Our final infographic should look something like this
In this chapter we have concentrated on using R to tidy patent data in order to create an online infographic using free software. Using our trusty pizza patent data from WIPO Patentscope we walked through the process of wrangling and tidying patent data first using short lines of code that we then combined into a function. As this introduction to tidying data in R has hopefully revealed, R and packages such as dplyr
, tidyr
and stringr
provide very useful tools for working with patent data… and they are free and well supported.
In the final part of the chapter we used the data we had generated in RStudio to create an infographic using infogr.am that we then shared online.
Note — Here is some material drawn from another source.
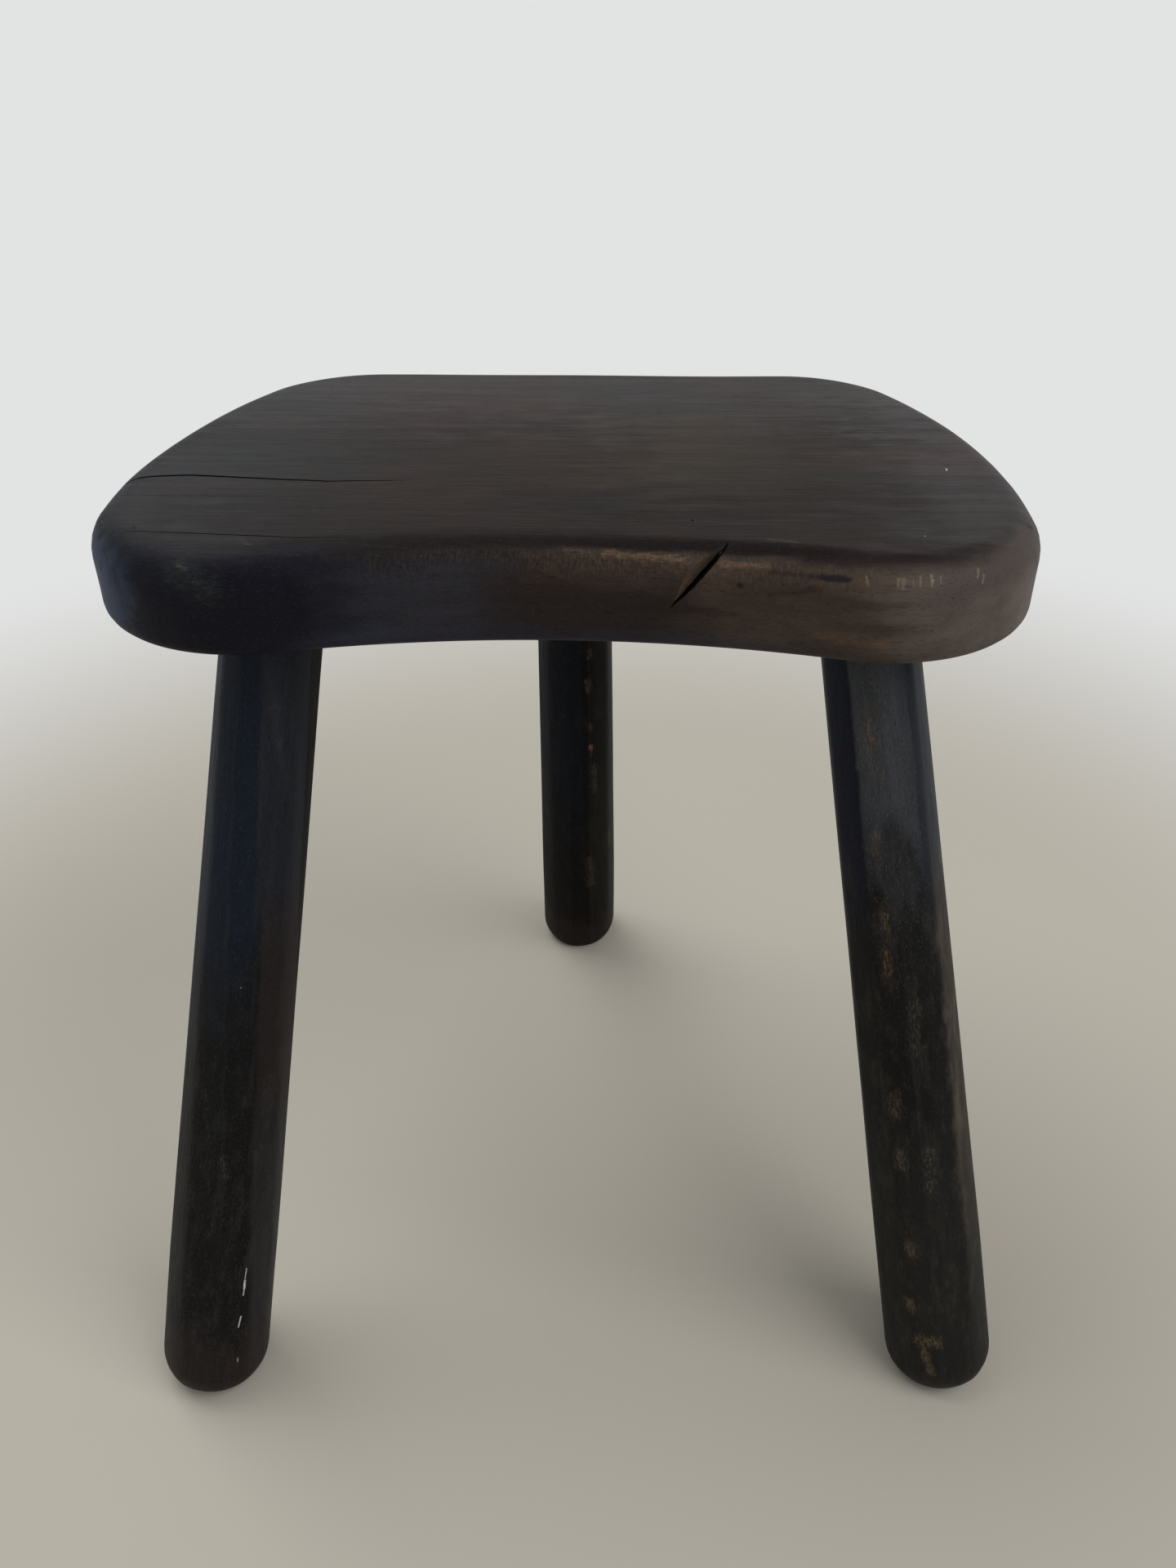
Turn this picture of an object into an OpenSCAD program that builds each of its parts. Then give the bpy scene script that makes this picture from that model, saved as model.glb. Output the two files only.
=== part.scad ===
// Three-legged wooden stool: a thick plank seat with a scooped front edge and two front lobes,
// standing on three splayed, hand-shaved legs that are thicker at the foot.
// Each leg ends in a round tenon that sits in a blind mortise under the seat and is locked
// there by a hidden wedge, driven into its saw cut by the floor of the mortise.
// Millimetres, +Z up, +X to the right and -Y towards the front (the scooped edge).
// The origin lies on the floor, under the middle of the outer box.

/* [Seat] */
// Height of the seat's top above the floor
seat_h = 400; // [320:1:480]
// Width of the seat over its sides
seat_w = 344; // [320:1:400]
// Depth of the seat from its back edge to the front of its lobes
seat_d = 238; // [215:1:270]
// Thickness of the plank
seat_t = 36; // [30:0.5:50]
// Length of the straight part of the back edge
back_flat = 188; // [140:1:210]
// Corner radius at the ends of the back edge
back_r = 58; // [40:1:64]
// Corner radius round each front lobe
lobe_r = 59; // [40:1:75]
// Turn of the side past its widest point, before the lobe begins, in degrees
side_toe = 6; // [2:0.5:15]
// Depth of the scoop in the middle of the front edge
scoop_d = 14; // [4:0.5:30]
// Worn round-over of the top edge
top_round = 12; // [4:0.5:14]
// Extra wear of the top edge at the lobes
lobe_wear = 4; // [0:0.5:8]
// Round-over of the bottom edge
low_round = 6; // [2:0.5:10]
// How far the seat is turned on its legs, in degrees
seat_turn = -2.1; // [-4:0.1:4]

/* [Legs] */
// Leg diameter at the floor
foot_d = 48; // [40:0.5:60]
// Leg diameter where it meets the seat
neck_d = 35; // [32:0.5:44]
// Rounding of the end of the foot
foot_round = 17; // [12:0.5:20]
// Wood planed off the rounded foot so that it stands flat
foot_level = 5.5; // [4:0.5:8]
// Sideways lean of the front legs, in degrees
front_out = 10.3; // [4:0.1:14]
// Forward lean of the front legs, in degrees
front_fwd = 11.5; // [4:0.1:14]
// Backward lean of the rear leg, in degrees
rear_back = 15.6; // [6:0.1:18]
// Front leg's middle, in from the side of the seat, at the underside
inset_side = 63; // [50:1:80]
// Front leg's middle, back from the front of the lobes, at the underside
inset_front = 46; // [38:1:60]
// Rear leg's middle, in from the back edge, at the underside
inset_back = 44; // [38:1:60]

/* [Joinery] */
// Diameter of the tenon
tenon_d = 26; // [20:0.5:29]
// Depth of the mortise along the leg
mortise_l = 24; // [18:0.5:25]
// Glue gap round the tenon, on the radius
glue_gap = 0.15; // [0.05:0.05:0.3]
// Gap between the end of the tenon and the floor of the mortise
end_gap = 1.5; // [0.5:0.25:3]
// Depth of the saw cut in the tenon
kerf_l = 18; // [14:0.5:20]
// Width of the saw cut at its bottom
kerf_w = 1.2; // [0.8:0.1:2]
// Thickness of the wedge where it enters the tenon
wedge_t = 4; // [2.5:0.25:6]
// Length of the wedge
wedge_l = 17; // [12:0.5:18]

/* [Hidden] */
$fn = 96;

under_z = seat_h - seat_t;

// Outline of the seat, right half, as arcs that flow into each other. Each arc is named by the
// heading of its outward normal, from 0 (towards the back) over 90 (the side) to 180 (the front).
// The side arc starts where the back corner ends, at heading h; its radius gives the width:
toe_h = 90 + side_toe;
function side_rad(h) = (seat_w / 2 - back_flat / 2 - back_r * sin(h)) / (1 - sin(h));
// depth that this heading gives, and the heading that gives the wanted depth, by halving
function depth_at(h) = back_r * (1 - cos(h)) + side_rad(h) * (cos(h) - cos(toe_h))
    + lobe_r * (1 + cos(toe_h));
function find_h(a, b, n) = n == 0 ? (a + b) / 2
    : depth_at((a + b) / 2) < seat_d ? find_h((a + b) / 2, b, n - 1) : find_h(a, (a + b) / 2, n - 1);
corner_h = find_h(1, 88, 40);
side_r = side_rad(corner_h);

// Middles of the arcs, in the seat's own frame, whose origin is the middle of its box
back_y = seat_d / 2;
back_c = [back_flat / 2, back_y - back_r];
side_c = back_c + (back_r - side_r) * [sin(corner_h), cos(corner_h)];
lobe_c = side_c + (side_r - lobe_r) * [sin(toe_h), cos(toe_h)];
// the scoop is one hollow arc that touches both lobes
scoop_a = 2 * atan(scoop_d / lobe_c[0]);
scoop_r = lobe_c[0] / sin(scoop_a) - lobe_r;
scoop_c = [0, lobe_c[1] - (scoop_r + lobe_r) * cos(scoop_a)];

function arc(c, r, a, b, n) = [for (i = [0 : n - 1]) let (h = a + (b - a) * i / n)
    [c[0] + r * sin(h), c[1] + r * cos(h), h]];
half = concat(
    arc(back_c, back_r, 0, corner_h, 10),
    arc(side_c, side_r, corner_h, toe_h, 10),
    arc(lobe_c, lobe_r, toe_h, 180 + scoop_a, 16),
    [for (i = [0 : 7]) let (h = scoop_a * (1 - i / 8))
        [scoop_c[0] + scoop_r * sin(h), scoop_c[1] + scoop_r * cos(h), 180 + h]]);
last = len(half) - 1;
outline = concat(half, [[0, scoop_c[1] + scoop_r, 180]],
    [for (i = [0 : last]) let (p = half[last - i]) [-p[0], p[1], -p[2]]]);

// The top edge is worn most at the front of the lobes, and not at all along the back
function wear(p) = lobe_wear * max(0, -cos(p[2])) * abs(p[0]) / (seat_w / 2);
// The edge profile, from the underside to the top: [inset from the outline, height]
low_n = 4;
top_n = 6;
function edge(p) = let (t = top_round + wear(p)) concat(
    [for (i = [0 : low_n]) let (a = 90 * i / low_n) [low_round * (1 - sin(a)), low_round * (1 - cos(a))]],
    [for (i = [0 : top_n]) let (a = 90 * i / top_n) [t * (1 - cos(a)), seat_t - t * (1 - sin(a))]]);
rings = low_n + top_n + 2;
count = len(outline);
seat_points = [for (j = [0 : rings - 1]) for (p = outline) let (e = edge(p)[j])
    [p[0] - e[0] * sin(p[2]), p[1] - e[0] * cos(p[2]), e[1]]];
seat_faces = concat(
    [[for (i = [0 : count - 1]) count - 1 - i]],
    [[for (i = [0 : count - 1]) (rings - 1) * count + i]],
    [for (j = [0 : rings - 2]) for (i = [0 : count - 1]) for (f = [0, 1])
        let (k = (i + 1) % count, a = j * count + i, b = (j + 1) * count + k)
        f == 0 ? [a, j * count + k, b] : [a, b, (j + 1) * count + i]]);

// A leg is [x, y of its middle at the underside, lean in x and lean in y as slopes going up]
left_leg = [-(seat_w / 2 - inset_side), -back_y + inset_front, tan(front_out), tan(front_fwd)];
right_leg = [seat_w / 2 - inset_side, -back_y + inset_front, -tan(front_out), tan(front_fwd)];
rear_leg = [0, back_y - inset_back, 0, -tan(rear_back)];

// Rounded end of a foot: where its flat end lies along the leg, so that levelling takes foot_level
function slope(l) = sqrt(1 + l[2] * l[2] + l[3] * l[3]);
function foot_s(l) = let (c = 1 / slope(l), s = sqrt(1 - c * c))
    (foot_round - foot_level + (foot_d / 2 - foot_round) * s) / c - foot_round;
// How far forward or back the rounded foot reaches, for d = -1 or 1
function reach(l, d) = let (c = d * l[3] / slope(l))
    l[1] * d - under_z * l[3] * d + (foot_s(l) + foot_round) * c
    + (foot_d / 2 - foot_round) * sqrt(1 - c * c) + foot_round;
// The middle of the outer box, seen from the middle of the seat
mid_y = (reach(rear_leg, 1) - reach(left_leg, -1)) / 2;

// Puts what is drawn along +Z from a leg's foot onto that leg
module on_leg(l) {
    translate([l[0] - under_z * l[2], l[1] - under_z * l[3] - mid_y, 0])
        rotate([-asin(l[3] / slope(l)), atan(l[2]), 0]) children();
}

// Distances along a leg from its foot
function neck_s(l) = under_z * slope(l);
function mortise_s(l) = neck_s(l) + mortise_l;
function tenon_s(l) = mortise_s(l) - end_gap;

// Half thickness of the wedge at z above the end of the tenon; the saw cut opens to the same taper
function wedge_half(z) = (wedge_t + (wedge_t - kerf_w) * z / kerf_l) / 2;
module wedge_bar(a, b) {
    rotate([90, 0, 0]) linear_extrude(height = tenon_d + 2, center = true)
        polygon([[-wedge_half(a), a], [wedge_half(a), a], [wedge_half(b), b], [-wedge_half(b), b]]);
}

// The leg as turned: rounded foot and straight taper, running on past the shoulder
module shaft(l) {
    e = foot_s(l);
    s = neck_s(l);
    top = s + neck_d / 2;
    r = foot_d / 2;
    taper = (neck_d - foot_d) / 2 / s;
    rotate_extrude() polygon(concat(
        [[0, e], [r - foot_round, e]],
        [for (i = [1 : 8]) let (a = 90 * i / 8)
            [r - foot_round * (1 - sin(a)), e + foot_round * (1 - cos(a))]],
        [[r + taper * top, top], [0, top]]));
}

module leg(l) {
    color([0.11, 0.075, 0.055]) difference() {
        union() {
            // the shaft between the floor and the scribed shoulder under the seat
            intersection() {
                on_leg(l) shaft(l);
                translate([-seat_w, -seat_w - mid_y, 0]) cube([2 * seat_w, 2 * seat_w, under_z]);
            }
            on_leg(l) translate([0, 0, neck_s(l) - neck_d])
                cylinder(d = tenon_d, h = tenon_s(l) - neck_s(l) + neck_d);
        }
        // saw cut across the grain of the seat, opened by the wedge
        on_leg(l) translate([0, 0, tenon_s(l)]) wedge_bar(-kerf_l, 2);
    }
}

module wedge(l) {
    color([0.36, 0.25, 0.16]) on_leg(l) translate([0, 0, tenon_s(l)]) intersection() {
        wedge_bar(end_gap - wedge_l, end_gap);
        translate([0, 0, -wedge_l]) cylinder(d = tenon_d, h = wedge_l + end_gap);
    }
}

module seat() {
    color([0.13, 0.085, 0.06]) difference() {
        translate([0, -mid_y, under_z]) rotate([0, 0, seat_turn])
            polyhedron(points = seat_points, faces = seat_faces, convexity = 4);
        for (l = [left_leg, right_leg, rear_leg])
            on_leg(l) translate([0, 0, neck_s(l) - neck_d])
                cylinder(d = tenon_d + 2 * glue_gap, h = mortise_l + neck_d);
    }
}

module leg_front_left() { leg(left_leg); }
module leg_front_right() { leg(right_leg); }
module leg_rear() { leg(rear_leg); }
module wedge_front_left() { wedge(left_leg); }
module wedge_front_right() { wedge(right_leg); }
module wedge_rear() { wedge(rear_leg); }

seat();
leg_front_left();
leg_front_right();
leg_rear();
wedge_front_left();
wedge_front_right();
wedge_rear();
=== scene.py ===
# %% [markdown]
# # A three-legged stool in dark stained wood
# The stool is a thick plank seat with a scooped front edge, on three splayed legs that were shaved
# by hand. Its construction comes in as a fixed frame of solids. Here the plank and the legs are
# made again with the shape that years of use gave them: soft edges, shaved facets, cracks and a
# gouge.

# %% Load the frame
import math
import random

import bmesh
import bpy
import numpy as np
from mathutils import Matrix, Vector, noise
from mathutils.bvhtree import BVHTree


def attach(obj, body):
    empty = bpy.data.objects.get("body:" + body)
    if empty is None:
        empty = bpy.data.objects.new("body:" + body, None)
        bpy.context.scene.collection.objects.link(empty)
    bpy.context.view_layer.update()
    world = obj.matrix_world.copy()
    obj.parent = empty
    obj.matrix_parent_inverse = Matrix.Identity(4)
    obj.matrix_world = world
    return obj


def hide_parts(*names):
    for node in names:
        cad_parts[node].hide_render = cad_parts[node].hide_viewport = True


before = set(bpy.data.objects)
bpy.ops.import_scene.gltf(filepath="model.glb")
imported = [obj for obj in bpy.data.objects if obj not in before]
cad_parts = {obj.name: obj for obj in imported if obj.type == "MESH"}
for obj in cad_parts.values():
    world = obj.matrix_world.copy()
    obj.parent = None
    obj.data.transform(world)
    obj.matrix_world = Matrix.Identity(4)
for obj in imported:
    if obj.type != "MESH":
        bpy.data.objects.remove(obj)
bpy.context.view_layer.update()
print("frame nodes:", sorted(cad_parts))

# %% [markdown]
# ## The camera
# The viewpoint is set first, because every detail that is placed one by one is judged from it. It
# stands half a metre in front of the stool's middle and a little above its seat, and looks down on
# it. A lens could be chosen by taste, but only the right one gives the legs their strong taper:
# 27 mm on a 36 mm sensor, which is that of a pocket camera.

# %% Camera
CAMERA_AT = Vector((0.0066, -0.4882, 0.5523))
CAMERA_DOWN = math.radians(33.62)
CAMERA_ROLL = math.radians(-0.26)
CAMERA_LENS = 27.36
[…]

Infogram is just one of a number of online infographic services and it is well worth trying other services such as easel.ly to find a service that meets your needs.
As regular users of R will already know, it is already possible to produce all of these graphics (such as word clouds) directly in R using tools such as ggplot2
, plotly
and word clouds using packages such as wordcloud
. Some of these topics have been covered in other chapters and for more on text mining and word clouds in R see this recent article on R-bloggers. None of the infographic services we viewed appeared to offer an API that would enable a direct connection with R. There also seems to be a gap in R’s packages where infographics might sit with this 2015 R-bloggers article providing a walk through on how to create a basic infographic.